§ **Data section**:

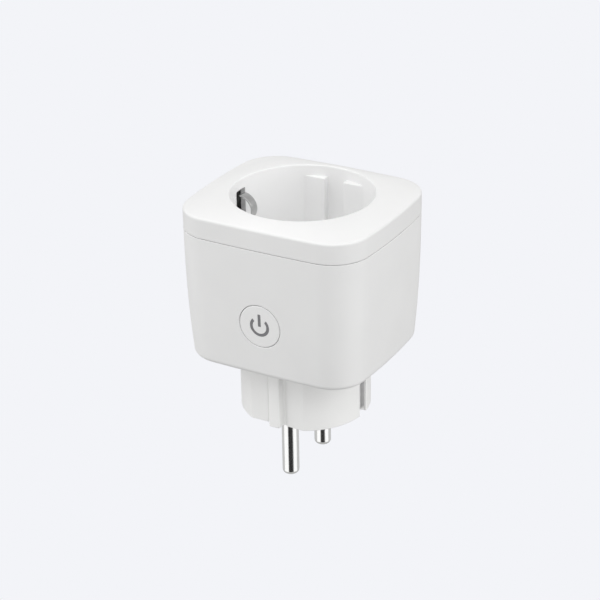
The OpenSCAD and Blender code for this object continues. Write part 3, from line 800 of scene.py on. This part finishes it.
        # slot for the earth clip, with eased top corners
        face = rounded([(-2.4, bot - 1), (2.4, bot - 1), (2.4, 61.2, 0.5), (-2.4, 61.2, 0.5)], 5)
        q = Sheet()
        a = q.ring([(sx * 18.6, y, z) for y, z in face])
        b = q.ring([(sx * 22.0, y, z) for y, z in face])
        q.bridge(a, b)
        q.cap(a)
        q.cap(b)
        boolean(ob, q.make("slot"), "DIFFERENCE")
    return finish_piece(ob, "housing", ["top_cover"], M["cover_white"])


# ---------------------------------------------------------------------------
# round plug body
# ---------------------------------------------------------------------------
def plug_outline():
    """Counter-clockwise section: round body, flats beside a centre block, earth channels."""
    half_w = CHANNEL_W / 2

    def on(x):
        return math.sqrt(PLUG_R ** 2 - x * x)

    def ang(x, y):
        return math.degrees(math.atan2(y, x))

    flat_x = on(FLAT_Y)
    quad = [(CHANNEL_X, 0), (CHANNEL_X, half_w, 0.45), (on(half_w), half_w, 0.36)]
    quad += arc_pts(0, 0, PLUG_R, ang(on(half_w), half_w) + 1.8, ang(flat_x, FLAT_Y) - 1.2, 30)
    quad += [(flat_x, FLAT_Y, 0.7)]
    quad += [(x, FLAT_Y) for x in np.linspace(flat_x - 0.8, BLOCK_IN + 1.9, 8)]
    # small round groove at the block's foot
    quad += [(BLOCK_IN + 1.6, FLAT_Y), (BLOCK_IN + 1.36, FLAT_Y - 0.03), (BLOCK_IN + 1.2, FLAT_Y - 0.11)]
    quad += [(BLOCK_IN + 0.6 + 0.6 * math.cos(rad(t)), FLAT_Y + 0.05 - 0.6 * math.sin(rad(t))) for t in np.linspace(32, 180, 13)]
    quad += [(BLOCK_IN, on(BLOCK_IN), 0.4)]
    quad += arc_pts(0, 0, PLUG_R, ang(BLOCK_IN, on(BLOCK_IN)) + 1.8, 90, 4)
    mirror = [(-p[0], *p[1:]) for p in reversed(quad[:-1])]
    half = quad + mirror
    other = [(-p[0], -p[1], *p[2:]) for p in half[1:-1]]
    return np.array(rounded(half + other, 5))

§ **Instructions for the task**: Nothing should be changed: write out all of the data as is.

§ **Full output**:
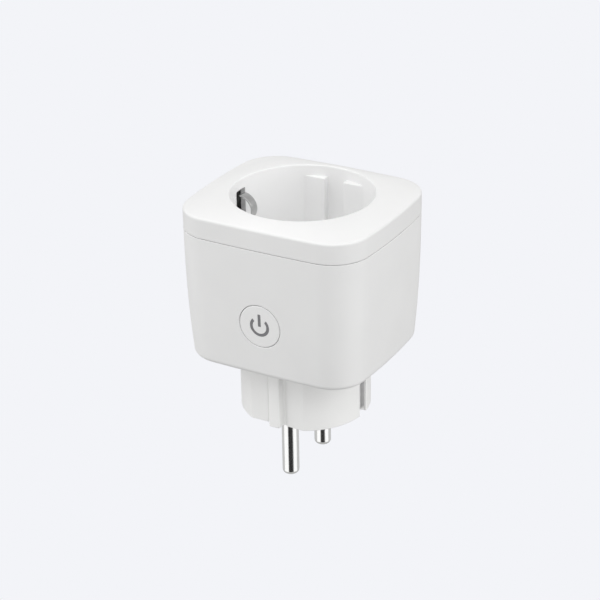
The OpenSCAD and Blender code for this object continues. Write part 3, from line 800 of scene.py on. This part finishes it.
        # slot for the earth clip, with eased top corners
        face = rounded([(-2.4, bot - 1), (2.4, bot - 1), (2.4, 61.2, 0.5), (-2.4, 61.2, 0.5)], 5)
        q = Sheet()
        a = q.ring([(sx * 18.6, y, z) for y, z in face])
        b = q.ring([(sx * 22.0, y, z) for y, z in face])
        q.bridge(a, b)
        q.cap(a)
        q.cap(b)
        boolean(ob, q.make("slot"), "DIFFERENCE")
    return finish_piece(ob, "housing", ["top_cover"], M["cover_white"])


# ---------------------------------------------------------------------------
# round plug body
# ---------------------------------------------------------------------------
def plug_outline():
    """Counter-clockwise section: round body, flats beside a centre block, earth channels."""
    half_w = CHANNEL_W / 2

    def on(x):
        return math.sqrt(PLUG_R ** 2 - x * x)

    def ang(x, y):
        return math.degrees(math.atan2(y, x))

    flat_x = on(FLAT_Y)
    quad = [(CHANNEL_X, 0), (CHANNEL_X, half_w, 0.45), (on(half_w), half_w, 0.36)]
    quad += arc_pts(0, 0, PLUG_R, ang(on(half_w), half_w) + 1.8, ang(flat_x, FLAT_Y) - 1.2, 30)
    quad += [(flat_x, FLAT_Y, 0.7)]
    quad += [(x, FLAT_Y) for x in np.linspace(flat_x - 0.8, BLOCK_IN + 1.9, 8)]
    # small round groove at the block's foot
    quad += [(BLOCK_IN + 1.6, FLAT_Y), (BLOCK_IN + 1.36, FLAT_Y - 0.03), (BLOCK_IN + 1.2, FLAT_Y - 0.11)]
    quad += [(BLOCK_IN + 0.6 + 0.6 * math.cos(rad(t)), FLAT_Y + 0.05 - 0.6 * math.sin(rad(t))) for t in np.linspace(32, 180, 13)]
    quad += [(BLOCK_IN, on(BLOCK_IN), 0.4)]
    quad += arc_pts(0, 0, PLUG_R, ang(BLOCK_IN, on(BLOCK_IN)) + 1.8, 90, 4)
    mirror = [(-p[0], *p[1:]) for p in reversed(quad[:-1])]
    half = quad + mirror
    other = [(-p[0], -p[1], *p[2:]) for p in half[1:-1]]
    return np.array(rounded(half + other, 5))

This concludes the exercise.